Feast of Holy Family

In the afterglow of Christmas, the Church celebrates the feast of the Holy Family. Today we are invited to reflect on the gift of life and the blessing of family life in particular.

Some of us come from the traditional family setting: a home with a father, a mother and siblings. Others come from a home that is missing a parent, due perhaps to death or divorce. Some of us live alone. I know some couples who are being parents again, raising their grandchildren or foster children. For some, the roles have been reversed, an adult child is now caring for a frail parent or two. In short, the makeup of a family varies widely from home to home.

Blood ties alone do not create a family. I have encountered too many examples of relatives who refuse to communicate with one another for any number of reasons. On the other hand, I have seen some people, although unrelated, who have bonded together very much like a family.

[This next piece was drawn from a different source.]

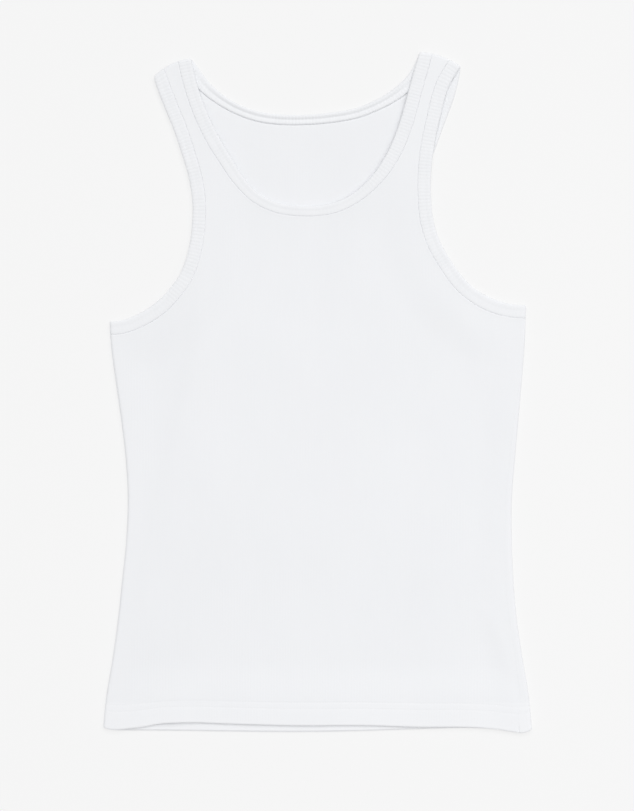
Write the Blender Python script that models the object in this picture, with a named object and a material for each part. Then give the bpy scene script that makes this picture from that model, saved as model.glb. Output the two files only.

What makes any group of people a family? That word comes from the Latin word, familus, which means servant. Nearly any kid would agree with that definition, considering all the household chores they have to do! Serving one another is what keeps a family together. In the family, each person serves the needs of the others, placing the needs, interests, desires, and delights of the other before their own. What draws out the best in any family is love.

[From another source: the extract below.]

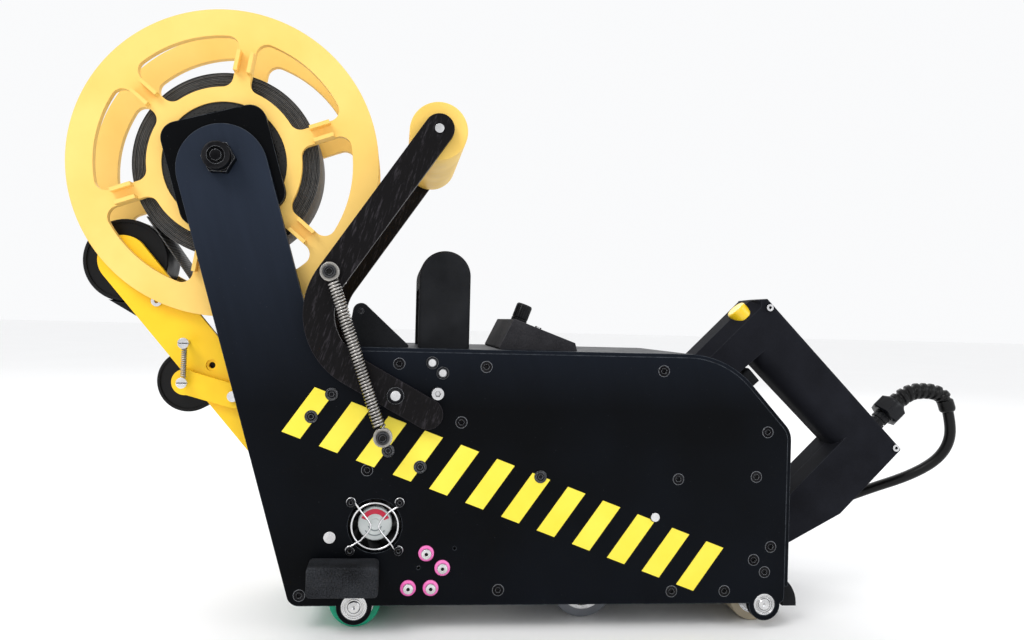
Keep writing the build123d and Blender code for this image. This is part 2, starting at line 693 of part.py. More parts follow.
with BuildPart() as dancer_rods:
    with BuildSketch(side(ARM_Y + 2.0)):
        with Locations(DANCER_PIVOT):
            Circle(PIVOT_R)
        with Locations(DANCER_ROLLER):
            Circle(3.0)
    extrude(amount=2 * ARM_Y + 3.0)
    with BuildSketch(side(-ARM_Y)):
        with Locations(DANCER_PIVOT):
            Circle(5.6)
    extrude(amount=0.8)
    with BuildSketch(side(ARM_Y + 6.0)):
        with Locations(DANCER_PIVOT):
            RegularPolygon(7.0, 6)
    extrude(amount=6.0)
save(dancer_rods, "dancer_rods")

roller_reach = ARM_Y - ARM_THICK - 1.0
dancer_roller = bars([DANCER_ROLLER], -roller_reach, roller_reach, DANCER_ROLLER_R, 3.0 + RUN_FIT)
save(dancer_roller, "dancer_roller")


def spring_bolt(centre, root_y):
    """Shoulder bolt for a spring's eye, standing out of the face at root_y to past the spring."""
    with BuildPart() as bolt:
        with BuildSketch(side(root_y + 5.0)):
            with Locations(centre):
                Circle(2.5)
        extrude(amount=root_y + 5.0 - SPRING_Y + 2.0)
        for washer_y in (SPRING_Y + 3.0, SPRING_Y - 2.0):
            with BuildSketch(side(washer_y)):
                with Locations(centre):
                    Circle(6.2)
            extrude(amount=1.2)
        with BuildSketch(side(SPRING_Y - 3.2)):
            with Locations(centre):
                Circle(4.2)
                RegularPolygon(2.1, 6, mode=Mode.SUBTRACT)
        extrude(amount=2.3)
    return bolt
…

Many of us remember Bob Hope and Bing Crosby. Bob Hope once said, “There is nothing I wouldn’t do for Crosby, and there’s nothing Crosby wouldn’t do for me. But that’s the trouble. We spent our lives doing nothing for one another.”

Hopefully, Mr. Hope isn’t describing your family. In your family, is love for one another expressed verbally or in a visual way? Or is the love you have for one another taken for granted and never expressed?

When was the last time you told your spouse, your parent, your children, your siblings, “I love you?”  Failing to express love can spell trouble in due time. Many marriages fail because the love that once brought couples together had grown silent. Many adolescents, feeling rejected, either run away from home or have taken their lives because no one has ever said those three significant words until it is too late.

This feast, coming near the start of a New Year, provides an opportune moment for families to discern their bill of health by taking a look at the unintentional consequences of their choices.

As a parent, are you spending more time at work for the purpose of providing for your family yet finding yourself too busy to spend time with your children? As a spouse, are you too focused on caring for your children or your job that you are spending too little time with each other?

Those aren’t easy questions to deal with if they hit close to home, given the circumstances imposed on us by the pandemic. While we may not be able to control the economic forces that influence some of our decisions, we can decide what really matters in our lives. We can decide that God and people are more important than things.

We don’t know much about what life was like for the holy family, but I suspect they were more down to earth than we realize. If being a holy family means being open and accepting of one another, which I observe in Mary and Joseph, rather than expecting perfection, than being holy is a challenge every family can strive for.

Today, many families are basking in happy Christmas memories and enjoying the gifts they exchanged days ago. Others are not so fortunate, separated by the pandemic, broken homes, family feuds, or the loss of a loved one, so this feast may be somewhat painful yet for all of us, God is offering us wisdom through the insights of both Sirach and Paul, who urges us to clothe ourselves with kindness, humility, meekness, forgiveness, patience and love.

When parents seek to emulate the holy family in the manner suggested by Paul, they are doing what will enable their children to grow and become strong, filled with wisdom and the favor of God will be upon them.

Within our families, we experience the heights of joy and the depths of pain. Our belonging to a family means that each one of us, parent and child, reflects for the other the selfless, limitless and unconditional love of Christ, both in good times and in bad. The Holy Family in the sufferings they endured together is a model for us and our own families as we continue to confront the many tensions and crises in the year ahead that threaten the stability, peace and unity that are the joy of being a family.